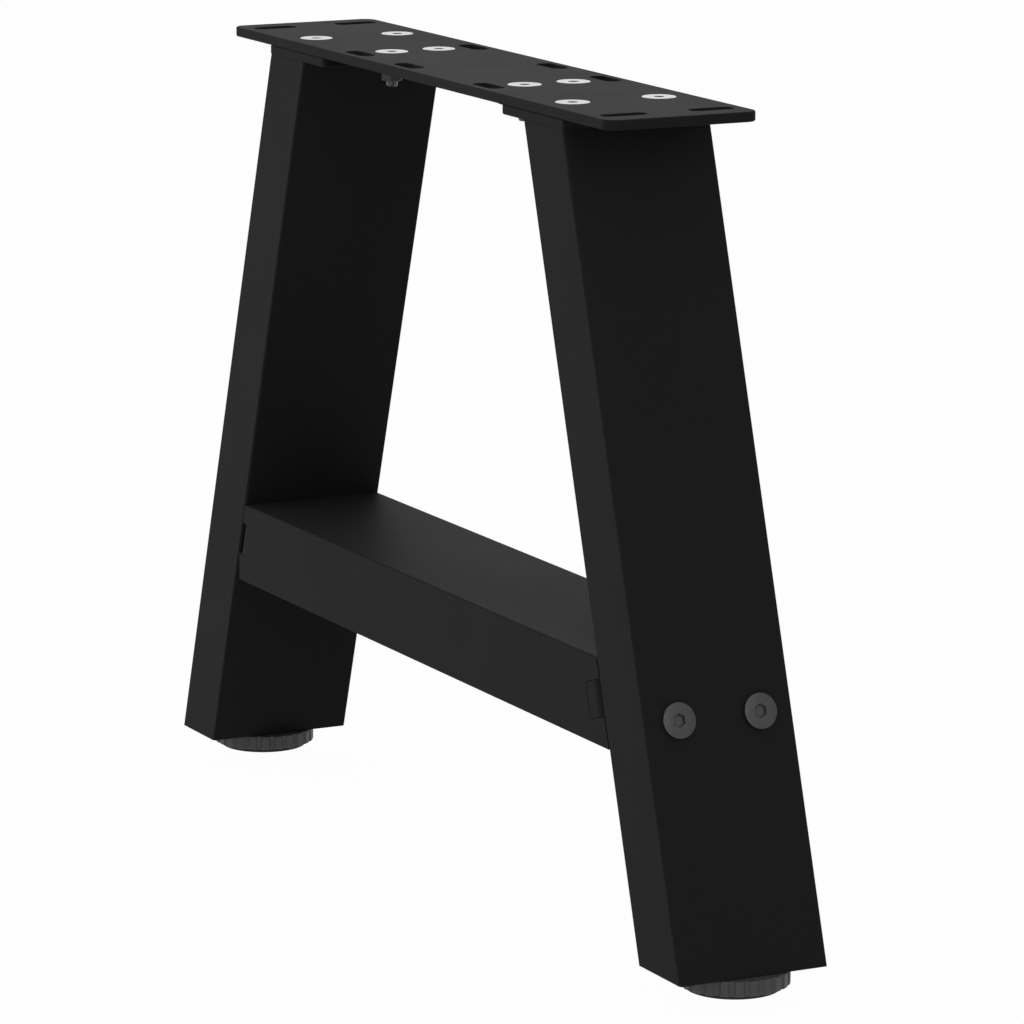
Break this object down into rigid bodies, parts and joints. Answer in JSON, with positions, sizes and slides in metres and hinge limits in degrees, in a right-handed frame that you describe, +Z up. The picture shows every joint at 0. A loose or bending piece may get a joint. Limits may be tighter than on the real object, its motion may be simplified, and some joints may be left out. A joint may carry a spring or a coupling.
{
  "type": "trestle table leg",
  "caption": "Low A-shaped steel trestle leg: leaning rectangular tubes, bolted top plate with fixing slots, folded crossbar and screw-in levelling feet.",
  "frame": {"origin": "on the floor, under the middle of the trestle", "axes": "+X along the top plate towards the right leg, +Y across the trestle to the back, +Z up"},
  "size_m": [0.593, 0.082, 0.41],
  "materials": {
    "black_powder_coat": "fine matt black powder coat",
    "zinc_plated_steel": "bright zinc plate",
    "blackened_steel": "dark grey oxide, satin",
    "foot_nylon": "moulded, matt",
    "pad_rubber": "matt"
  },
  "bodies": {
    "trestle": {"crossbar": "black_powder_coat", "left_bar_bolt_back": "blackened_steel", "left_bar_bolt_front": "blackened_steel", "left_bar_bracket": "black_powder_coat", "left_bar_nut_back": "blackened_steel", "left_bar_nut_front": "blackened_steel", "left_foot_nut": "zinc_plated_steel", "left_foot_plate": "black_powder_coat", "left_head_flange": "black_powder_coat", "left_leg_tube": "black_powder_coat", "left_plate_bolt_inner_back": "zinc_plated_steel", "left_plate_bolt_inner_front": "zinc_plated_steel", "left_plate_bolt_outer_back": "zinc_plated_steel", "left_plate_bolt_outer_front": "zinc_plated_steel", "left_plate_nut_inner_back": "blackened_steel", "left_plate_nut_inner_front": "blackened_steel", "left_plate_nut_outer_back": "blackened_steel", "left_plate_nut_outer_front": "blackened_steel", "right_bar_bolt_back": "blackened_steel", "right_bar_bolt_front": "blackened_steel", "right_bar_bracket": "black_powder_coat", "right_bar_nut_back": "blackened_steel", "right_bar_nut_front": "blackened_steel", "right_foot_nut": "zinc_plated_steel", "right_foot_plate": "black_powder_coat", "right_head_flange": "black_powder_coat", "right_leg_tube": "black_powder_coat", "right_plate_bolt_inner_back": "zinc_plated_steel", "right_plate_bolt_inner_front": "zinc_plated_steel", "right_plate_bolt_outer_back": "zinc_plated_steel", "right_plate_bolt_outer_front": "zinc_plated_steel", "right_plate_nut_inner_back": "blackened_steel", "right_plate_nut_inner_front": "blackened_steel", "right_plate_nut_outer_back": "blackened_steel", "right_plate_nut_outer_front": "blackened_steel", "top_plate": "black_powder_coat"},
    "left_foot": {"left_foot_knob": "foot_nylon", "left_foot_stud": "zinc_plated_steel", "left_foot_pad": "pad_rubber"},
    "right_foot": {"right_foot_knob": "foot_nylon", "right_foot_stud": "zinc_plated_steel", "right_foot_pad": "pad_rubber"}
  },
  "joints": [
    {"name": "left_foot_travel", "type": "slide", "parent": "trestle", "child": "left_foot", "axis": [0, 0, -1], "range_m": [0, 0.01]},
    {"name": "right_foot_travel", "type": "slide", "parent": "trestle", "child": "right_foot", "axis": [0, 0, -1], "range_m": [0, 0.01]}
  ]
}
○ ○ ○
Repeat every line of the material exactly as given.

FINISHED TASK>
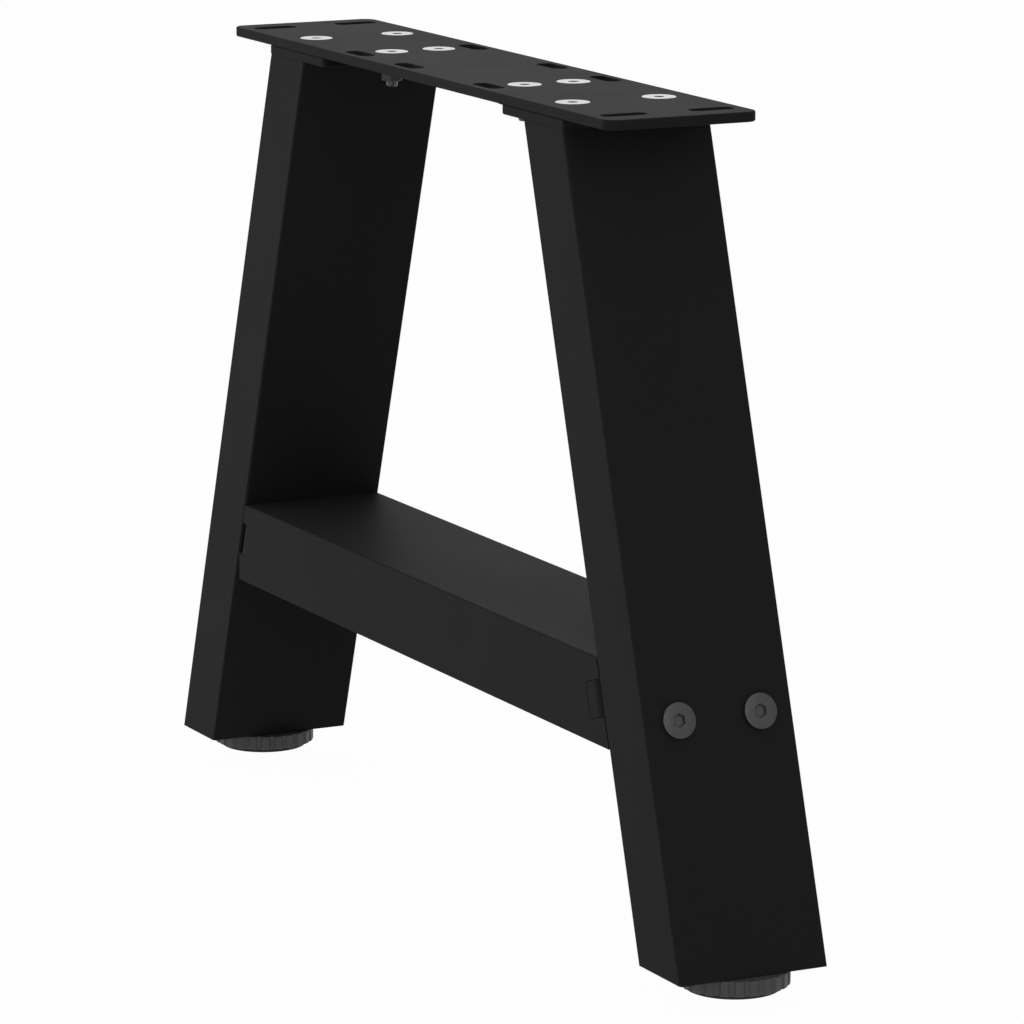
Break this object down into rigid bodies, parts and joints. Answer in JSON, with positions, sizes and slides in metres and hinge limits in degrees, in a right-handed frame that you describe, +Z up. The picture shows every joint at 0. A loose or bending piece may get a joint. Limits may be tighter than on the real object, its motion may be simplified, and some joints may be left out. A joint may carry a spring or a coupling.
{
  "type": "trestle table leg",
  "caption": "Low A-shaped steel trestle leg: leaning rectangular tubes, bolted top plate with fixing slots, folded crossbar and screw-in levelling feet.",
  "frame": {"origin": "on the floor, under the middle of the trestle", "axes": "+X along the top plate towards the right leg, +Y across the trestle to the back, +Z up"},
  "size_m": [0.593, 0.082, 0.41],
  "materials": {
    "black_powder_coat": "fine matt black powder coat",
    "zinc_plated_steel": "bright zinc plate",
    "blackened_steel": "dark grey oxide, satin",
    "foot_nylon": "moulded, matt",
    "pad_rubber": "matt"
  },
  "bodies": {
    "trestle": {"crossbar": "black_powder_coat", "left_bar_bolt_back": "blackened_steel", "left_bar_bolt_front": "blackened_steel", "left_bar_bracket": "black_powder_coat", "left_bar_nut_back": "blackened_steel", "left_bar_nut_front": "blackened_steel", "left_foot_nut": "zinc_plated_steel", "left_foot_plate": "black_powder_coat", "left_head_flange": "black_powder_coat", "left_leg_tube": "black_powder_coat", "left_plate_bolt_inner_back": "zinc_plated_steel", "left_plate_bolt_inner_front": "zinc_plated_steel", "left_plate_bolt_outer_back": "zinc_plated_steel", "left_plate_bolt_outer_front": "zinc_plated_steel", "left_plate_nut_inner_back": "blackened_steel", "left_plate_nut_inner_front": "blackened_steel", "left_plate_nut_outer_back": "blackened_steel", "left_plate_nut_outer_front": "blackened_steel", "right_bar_bolt_back": "blackened_steel", "right_bar_bolt_front": "blackened_steel", "right_bar_bracket": "black_powder_coat", "right_bar_nut_back": "blackened_steel", "right_bar_nut_front": "blackened_steel", "right_foot_nut": "zinc_plated_steel", "right_foot_plate": "black_powder_coat", "right_head_flange": "black_powder_coat", "right_leg_tube": "black_powder_coat", "right_plate_bolt_inner_back": "zinc_plated_steel", "right_plate_bolt_inner_front": "zinc_plated_steel", "right_plate_bolt_outer_back": "zinc_plated_steel", "right_plate_bolt_outer_front": "zinc_plated_steel", "right_plate_nut_inner_back": "blackened_steel", "right_plate_nut_inner_front": "blackened_steel", "right_plate_nut_outer_back": "blackened_steel", "right_plate_nut_outer_front": "blackened_steel", "top_plate": "black_powder_coat"},
    "left_foot": {"left_foot_knob": "foot_nylon", "left_foot_stud": "zinc_plated_steel", "left_foot_pad": "pad_rubber"},
    "right_foot": {"right_foot_knob": "foot_nylon", "right_foot_stud": "zinc_plated_steel", "right_foot_pad": "pad_rubber"}
  },
  "joints": [
    {"name": "left_foot_travel", "type": "slide", "parent": "trestle", "child": "left_foot", "axis": [0, 0, -1], "range_m": [0, 0.01]},
    {"name": "right_foot_travel", "type": "slide", "parent": "trestle", "child": "right_foot", "axis": [0, 0, -1], "range_m": [0, 0.01]}
  ]
}